On Friday I attended a seminar led by my main academic supervisor Matthew Reason on 'documentation and disappearance' which raised further thoughts around copying and retelling (see previous posts).
One theme we discussed is the ephemerality of performance - how the telling of a story, say, can never be repeated or fully documented, so there is a little bit of loss, or death even, at the heart of it. We fear this and make many and varied efforts to capture and retain the essence of the experience. This struck a big jangling chord with me. Of course I have to document my workshops for the purposes of my research, but is there another deeper and more basic reason for it?
Last week I held a workshop with a group of Key Stage 3 pupils with additional learning needs. I hadn't seen them since November, that's six months ago now. That time I told them the Sumerian myth of 'Lugalbanda' and the group made a poster retelling the story visually - since then, the poster has remained on the classroom wall. So I wasn't that surprised that they all recalled the session, but I was astounded by one boy who retold us the whole thing in great detail. He gave many visual details which I had put into my original telling, but his words were all his own, and they were fluent and moving. There was stunned silence and then applause. He put his head in his hands, as if overwhelmed by the effort he'd just made.
This was, of course, like a birthday present for me, and his teacher. We got it on audio tape. We were delighted that it had made such an impression on him, and that he had revealed such a talent. But what exactly was delightful about this? He had stuck quite closely to my version of the story, rather than making significant interpretations of his own. This happens quite often, particularly with classes less familiar with drama and creative work.
You could say the poster, and the retelling, were as much for the gratification of myself as storyteller - to assure me that my work was not ephemeral and pointless - as for the young people. Maybe he felt my strong desire to hear the story back from him, and this was the cause of his exhaustion afterwards.
I suppose the other question for me is: if a young person deeply absorbs and retells the details of my version of a story, are they also unquestioningly accepting my version of its causality, morality, themes? How can I find this out? And what does it mean for how I ought to tell? Ought I to leave more 'blank spaces' for the listeners to fill in their own details?

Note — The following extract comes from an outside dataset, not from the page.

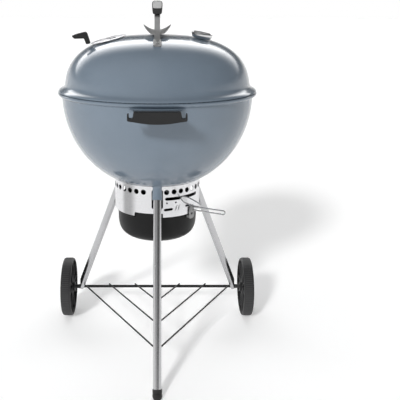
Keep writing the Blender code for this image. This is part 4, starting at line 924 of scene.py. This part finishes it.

There could be a role for this simple absorption of a story. Over a lifetime we integrate and reexamine all these stories which influence us, and create out of them what we need. But I must admit it is gratifying when this process (rarely) materialises in front of your eyes. I have had workshops where young people have moved well free of my telling and its moral arc, and used it to generate new material of their own - and this is where a real sense of the rightness and value of a story come in. But I can't make this happen if the conditions are not right.
I continue to believe that retelling is the first step towards transformation, rewriting of the story and (in a small way) of oneself, but it has become a bit more of a problematic idea for me.